== GOAL OF THE EXERCISE ==
Repeat exactly the lines from the one containing "if shape is" through the one containing "obj.matrix_parent_inverse = Matrix.Identity(4)", both lines included, please, without any other lines.

== DATA SEGMENT ==
* Begin *

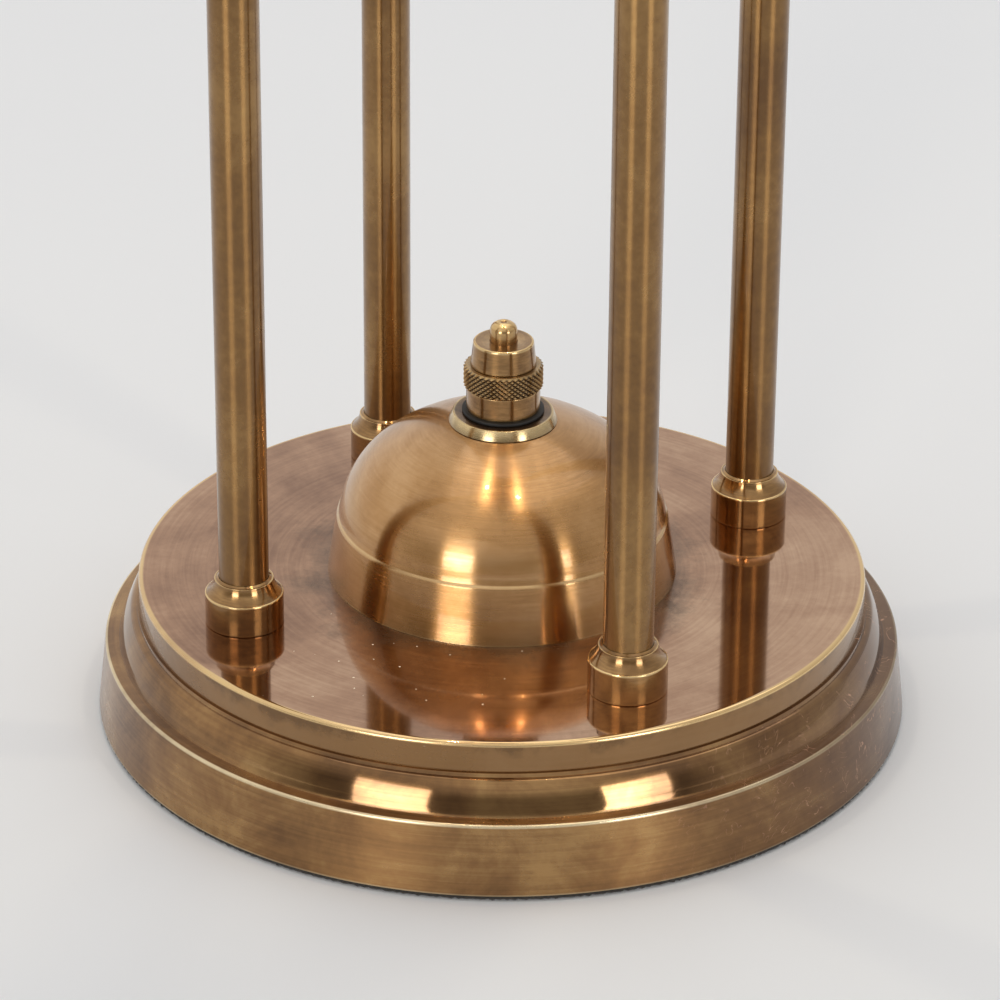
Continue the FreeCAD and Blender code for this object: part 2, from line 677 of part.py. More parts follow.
def canopy_cover():
    """Spun brass cover with an upright band and an ovolo that repeats the foot's moulding."""
    turned_part(
        "canopy_cover",
        [
            ("canopy_radius - canopy_sheet", "canopy_height"),
            ("canopy_radius", "canopy_height"),
            ("canopy_radius", "canopy_band_top - 1"),
            ("canopy_radius - 1", "canopy_band_top"),
            ("canopy_step_radius", "canopy_band_top", "canopy_ovolo_bend"),
            ("canopy_crown_radius", "canopy_top"),
            ("sleeve_radius + 0.1", "canopy_top"),
            ("sleeve_radius + 0.1", "canopy_top - canopy_sheet"),
            ("canopy_crown_radius", "canopy_top - canopy_sheet", "-(canopy_ovolo_bend - canopy_sheet)"),
            ("canopy_step_radius - canopy_sheet", "canopy_band_top - canopy_sheet"),
            ("canopy_radius - canopy_sheet", "canopy_band_top - canopy_sheet"),
        ],
    )


def guide_sleeve():
    """Brass tube through the canopy in which the stem slides."""
    turned_part("guide_sleeve", ring("sleeve_bore", "sleeve_radius", "sleeve_bottom", "sleeve_top"))


def sleeve_collar():
    """Turned ring under the canopy plate, soldered to the sleeve."""
    low = "canopy_height - sleeve_collar_height"
    turned_part(
        "sleeve_collar",
        [
            ("sleeve_radius + 0.1", low),
            ("sleeve_radius + 1.6", low),
            ("sleeve_collar_radius", f"{low} + 5"),
            ("sleeve_collar_radius", "canopy_height"),
            ("sleeve_radius + 0.1", "canopy_height"),
        ],
    )


def neck_collar():
    """Turned ring on top of the canopy cover."""
    turned_part(
        "neck_collar",
        [
            ("sleeve_radius + 0.1", "canopy_top"),
            ("sleeve_collar_radius", "canopy_top"),
            ("sleeve_collar_radius", "canopy_top + 4"),
            ("sleeve_radius + 2", "neck_collar_top"),
            ("sleeve_radius + 0.1", "neck_collar_top"),
        ],
    )


def neck_bush():
    """Plastic bush in the top of the sleeve that guides the stem."""
    turned_part("neck_bush", ring("neck_bush_bore", "sleeve_bore", "neck_bush_bottom", "sleeve_top"))


def sleeve_finial():
    """Turned plug with a ball that closes the bottom of the sleeve."""
    turned_part(
        "sleeve_finial",
        [
            ("0", "finial_bottom"),
            ("knob_tip", "finial_bottom", "finial_ball"),
            ("finial_waist", "sleeve_bottom - 8"),
            ("finial_waist - 2", "sleeve_bottom - 6"),
            ("sleeve_radius + 1", "sleeve_bottom - 3"),
            ("sleeve_radius + 1", "sleeve_bottom"),
            ("sleeve_bore", "sleeve_bottom"),
            ("sleeve_bore", "plug_top"),
            ("0", "plug_top"),
        ],
    )


def clamp_nut():
    """Knurled nut on top of the sleeve that grips the stem when it is turned."""
    turned_part(
        "clamp_nut",
        [
            ("sleeve_radius + clamp_gap", "clamp_bottom"),
            ("clamp_radius - clamp_bevel", "clamp_bottom"),
            ("clamp_radius", "clamp_bottom + clamp_bevel"),
            ("clamp_radius", "clamp_top - 3 * clamp_bevel"),
            ("clamp_radius - 3 * clamp_bevel", "clamp_top"),
            ("clamp_bore", "clamp_top"),
            ("clamp_bore", "clamp_ceiling"),
            ("sleeve_radius + clamp_gap", "clamp_ceiling"),
        ],
    )


# ---------------------------------------------------------------- stem and arm


def stem_tube():
    """Drawn brass tube that slides in the sleeve."""
    turned_part("stem_tube", ring("stem_radius - stem_wall", "stem_radius", "stem_bottom", "stem_top"))


def stem_bush():
    """Plastic bush on the bottom of the stem, a running fit in the sleeve."""
    turned_part(
        "stem_bush",
        [
            ("stem_radius / 2", "stem_bush_bottom"),
            ("stem_bush_radius", "stem_bush_bottom"),
            ("stem_bush_radius", "stem_bush_top"),
            ("stem_radius", "stem_bush_top"),
            ("stem_radius", "stem_bottom"),
            ("stem_radius / 2", "stem_bottom"),
        ],
    )


def swivel_post():
    """Turned plug on top of the stem with the journal the arm swings on."""
    turned_part(
        "swivel_post",
        [
            ("0", "post_plug_bottom"),
            ("stem_radius - stem_wall", "post_plug_bottom"),
            ("stem_radius - stem_wall", "stem_top"),
            ("post_shoulder", "stem_top"),
            ("post_shoulder", "post_shoulder_top"),
            ("post_journal", "post_shoulder_top"),
            ("post_journal", "post_top"),
            ("0", "post_top"),
        ],
    )


def arm_block():
    """Turned head: an upright socket over the journal and a level barrel for the arm."""
    body = new_body("arm_block")
    socket = ("0", "0", "block_radius")
    extrude(body, "Pad", [socket], "block_bottom", "arm_height")
    barrel = [("0", "arm_height", "barrel_radius")]
    extrude(body, "Pad", barrel, "-barrel_half", "barrel_half", "XZ_Plane")
    extrude(body, "Pocket", [("0", "0", "block_bore")], "block_bottom - 1", "block_ceiling")
    arm = [("0", "arm_height", "arm_radius")]
    extrude(body, "Pocket", arm, "-barrel_half - 1", "barrel_half + 1", "XZ_Plane")
    screw = [("0", "screw_height", "screw_radius + 0.05")]
    extrude(body, "Pocket", screw, "0", "block_radius + 1", "YZ_Plane")


def swivel_screw():
    """Thumbscrew in the side of the head that stiffens the swing of the arm."""
    body = turned_part(
        "swivel_screw",
        [
            ("0", "screw_start"),
            ("screw_radius", "screw_start"),
            ("screw_radius", "screw_head_start"),
            ("screw_head_radius - 0.8", "screw_head_start"),
            ("screw_head_radius", "screw_head_start + 0.8"),
            ("screw_head_radius", "screw_head_end - 0.8"),
            ("screw_head_radius - 0.8", "screw_head_end"),
            ("0", "screw_head_end"),
        ],
    )
    place(body, z="screw_height", turn="90", axis=(0, 1, 0))


def arm_tube():
    """Level brass tube through the head."""
    body = new_body("arm_tube")
    walls = [("0", "arm_height", "arm_radius"), ("0", "arm_height", "arm_radius - arm_wall")]
    extrude(body, "Pad", walls, "-arm_back", "arm_front", "XZ_Plane")


def arm_knob():
    """Turned knob that closes the back of the arm."""
    body = turned_part(
        "arm_knob",
        [
            ("0", "arm_back - 12"),
            ("arm_radius - arm_wall", "arm_back - 12"),
            ("arm_radius - arm_wall", "arm_back"),
            ("arm_radius + 1", "arm_back"),
            ("arm_radius + 1", "arm_back + 2"),
            ("knob_neck", "arm_back + 3.5"),
            ("knob_radius", "arm_back + 7"),
            ("knob_radius", "arm_back + 16", "knob_radius + 3"),
            ("knob_tip", "arm_back + 21"),
            ("0", "arm_back + 21"),
        ],
    )
    place(body, z="arm_height", turn="-90", axis=(1, 0, 0))


def arm_spigot():
    """Turned plug in the front of the arm with the hollow journal the shade turns on."""
    turned_along_y(
        "arm_spigot",
        [
            ("journal_radius / 2", "spigot_plug"),
            ("arm_radius - arm_wall", "spigot_plug"),
            ("arm_radius - arm_wall", "arm_front"),
            ("spigot_shoulder_radius", "arm_front"),
            ("spigot_shoulder_radius", "spigot_shoulder"),
            ("journal_radius", "spigot_shoulder"),
            ("journal_radius", "journal_end"),
            ("journal_radius / 2", "journal_end"),
        ],
        "arm_height",
    )


def journal_nut():
    """Thin nut on the journal inside the shade."""
    outline = ring("journal_radius", "journal_nut_radius", "journal_nut_start", "journal_nut_end")
    turned_along_y("journal_nut", outline, "arm_height")


# ---------------------------------------------------------------- shade, lampholder and bulb


def shade_body():
    """Trough of sheet brass, open below, with rolled rims and cooling slots over the lampholder."""
    body = new_body("shade_body")
    centre = "arm_height - shade_drop"
    foot = f"{centre} - shade_skirt"
    inner = "shade_radius - shade_sheet"
    arch = [
        ("shade_radius", foot),
        ("shade_radius", centre, "shade_radius + 0.001"),
        ("-shade_radius", centre),
        ("-shade_radius", foot),
        (f"-({inner})", foot),
        (f"-({inner})", centre, f"-({inner} + 0.001)"),
        (inner, centre),
        (inner, foot),
    ]
    extrude(body, "Pad", [arch], "shade_start", "shade_end", "XZ_Plane")
    for side in ("", "-"):
        rim = [(f"{side}(shade_radius - shade_sheet / 2)", foot, "rim_radius")]
        extrude(body, "Pad", rim, "shade_start", "shade_end", "XZ_Plane")
    for number in range(DIMENSIONS["vent_count"]):
        far = f"-vent_first - {number} * vent_pitch"
        slot = box_loop("-vent_half_length", f"{far} - vent_width", "vent_half_length", far)
        extrude(body, "Pocket", [slot], "arm_height", "arm_height + shade_radius")


def end_plate(name, low, high, hole):
    """Flat end of the shade with one hole on the arm's axis."""
    body = new_body(name)
    centre = "arm_height - shade_drop"
    foot = f"{centre} - shade_skirt"
    outline = [
        ("shade_radius", foot),
        ("shade_radius", centre, "shade_radius + 0.001"),
        ("-shade_radius", centre),
        ("-shade_radius", foot),
    ]
    loops = [outline, ("0", "arm_height", hole)]
    extrude(body, "Pad", loops, low, high, "XZ_Plane")


def shade_hub():
    """Turned boss on the back of the shade that runs on the arm's journal."""
    turned_along_y(
        "shade_hub",
        [
            ("hub_bore", "hub_start"),
            ("hub_radius - 1", "hub_start"),
            ("hub_radius", "hub_start + 1"),
            ("hub_radius", "shade_start - end_plate"),
            ("hub_bore", "shade_start - end_plate"),
        ],
        "arm_height",
    )


def shade_knob():
    """Small turned knob on the front of the shade, for tilting it."""
    turned_along_y(
        "shade_knob",
        [
            ("0", "shade_end - 3"),
            ("journal_radius / 2", "shade_end - 3"),
            ("journal_radius / 2", "shade_end + end_plate"),
            ("shade_knob_radius - 1", "shade_end + end_plate"),
            ("shade_knob_radius - 1", "shade_end + end_plate + 2"),
            ("shade_knob_radius / 2", "shade_end + end_plate + 4"),
            ("shade_knob_radius / 2", "shade_end + end_plate + 8"),
            ("shade_knob_radius", "shade_end + end_plate + 11"),
            ("shade_knob_radius", "shade_end + shade_knob_length - 3", "shade_knob_radius + 4"),
            ("knob_tip", "shade_end + shade_knob_length"),
            ("0", "shade_end + shade_knob_length"),
        ],
        "arm_height",
    )


def lampholder():
    """Moulded lampholder on the inside of the back plate."""
    turned_along_y(
        "lampholder",
        [
            ("0", "shade_start"),
            ("lampholder_radius", "shade_start"),
            ("lampholder_radius", "lampholder_end"),
            ("lampholder_bore", "lampholder_end"),
            ("lampholder_bore", "lampholder_floor"),
            ("0", "lampholder_floor"),
        ],
        "arm_height - lampholder_drop",
    )


def bulb_cap():
    """Screw cap of the bulb."""
    turned_along_y(
        "bulb_cap",
        [
            ("0", "bulb_cap_start"),
            ("bulb_tip", "bulb_cap_start"),
            ("bulb_cap_radius", "bulb_cap_start + 2"),
            ("bulb_cap_radius", "bulb_cap_end"),
            ("0", "bulb_cap_end"),
        ],
        "arm_height - lampholder_drop",
    )


def bulb_glass():
    """Frosted tubular bulb."""
    turned_along_y(
        "bulb_glass",
        [
            ("0", "bulb_cap_end"),
            ("bulb_cap_radius", "bulb_cap_end"),
            ("bulb_radius", "bulb_shoulder"),
            ("bulb_radius", "bulb_end - bulb_radius", "bulb_radius"),
            ("bulb_tip", "bulb_end"),
            ("0", "bulb_end"),
        ],
        "arm_height - lampholder_drop",
    )


# ---------------------------------------------------------------- build, check and write


def build():
    for make in (
        felt_pad, cover_plate, iron_weight, base_skirt, top_tray, cord_gland, gland_nut,
        switch_dome, dome_screws, switch_body, switch_locknut, switch_flange, seal_ring, switch_collar,
        knurled_ring, switch_cap, push_button, button_spring, riser_lead, grub_screws, lamp_pipes, pipe_washers,
        pipe_nuts, canopy_plate, canopy_cover, guide_sleeve, sleeve_collar, neck_collar,
        neck_bush, sleeve_finial, clamp_nut, stem_tube, stem_bush, swivel_post, arm_block, swivel_screw, arm_tube,
        arm_knob, arm_spigot, journal_nut, shade_body, shade_hub, shade_knob, lampholder, bulb_cap, bulb_glass,
    ):
        make()
    for place_name, turn in COLUMNS.items():
        column_tube(place_name, turn)
        collar("foot", place_name, turn, "tray_top", True)
        collar("top", place_name, turn, "canopy_height", False)
    end_plate("shade_back_plate", "shade_start - end_plate", "shade_start", "hub_bore + pipe_gap")
    end_plate("shade_front_plate", "shade_end", "shade_end + end_plate", "journal_radius / 2 + 0.1")


build()
document.recompute()

for entry in document.Objects:
    if {"Invalid", "Error"} & set(entry.State):
        raise RuntimeError(f"{entry.Label} did not recompute: {entry.State}")
    shape = getattr(entry, "Shape", None)
    if shape is not None and entry in nodes and (shape.isNull() or not shape.isValid()):
        raise RuntimeError(f"{entry.Label} has a bad shape")

os.makedirs("parts", exist_ok=True)
for node in nodes:
    node.Shape.exportStep(f"parts/{node.Label}.step")
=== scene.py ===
import math

import bmesh
import bpy
from mathutils import Matrix, Vector


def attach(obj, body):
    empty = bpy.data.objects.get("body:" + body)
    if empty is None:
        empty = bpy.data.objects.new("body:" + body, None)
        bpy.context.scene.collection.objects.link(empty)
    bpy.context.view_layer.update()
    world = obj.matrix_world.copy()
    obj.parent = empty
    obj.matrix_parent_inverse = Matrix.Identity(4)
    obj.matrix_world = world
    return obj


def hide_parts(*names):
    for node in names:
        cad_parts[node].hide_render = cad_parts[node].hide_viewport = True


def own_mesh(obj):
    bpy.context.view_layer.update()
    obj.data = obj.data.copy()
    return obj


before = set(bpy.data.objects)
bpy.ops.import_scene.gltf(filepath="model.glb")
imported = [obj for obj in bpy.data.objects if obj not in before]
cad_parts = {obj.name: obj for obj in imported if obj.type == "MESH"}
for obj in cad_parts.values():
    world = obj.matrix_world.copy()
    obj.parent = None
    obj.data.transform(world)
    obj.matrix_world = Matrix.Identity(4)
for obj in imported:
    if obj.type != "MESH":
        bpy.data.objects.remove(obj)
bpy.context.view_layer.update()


# ---- Felt pad ----
# Dark wool felt, 2 mm thick, stamped round and glued under the whole foot. Its cut edge is slightly ragged and
# shows as a thin dark line between the brass wall and the floor.

MM = 0.001  # sizes are written in millimetres and made metres


def every(size):
    """The texture scale that repeats a pattern at a size in millimetres."""
    return 1 / (size * MM)


def linear(colour):
    """Linear RGBA of an sRGB hex colour."""
    parts = [int(colour[i : i + 2], 16) / 255 for i in (0, 2, 4)]
    return (*[c / 12.92 if c <= 0.04045 else ((c + 0.055) / 1.055) ** 2.4 for c in parts], 1.0)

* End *

== FINAL ANSWER ==
    if shape is not None and entry in nodes and (shape.isNull() or not shape.isValid()):
        raise RuntimeError(f"{entry.Label} has a bad shape")

os.makedirs("parts", exist_ok=True)
for node in nodes:
    node.Shape.exportStep(f"parts/{node.Label}.step")
=== scene.py ===
import math

import bmesh
import bpy
from mathutils import Matrix, Vector


def attach(obj, body):
    empty = bpy.data.objects.get("body:" + body)
    if empty is None:
        empty = bpy.data.objects.new("body:" + body, None)
        bpy.context.scene.collection.objects.link(empty)
    bpy.context.view_layer.update()
    world = obj.matrix_world.copy()
    obj.parent = empty
    obj.matrix_parent_inverse = Matrix.Identity(4)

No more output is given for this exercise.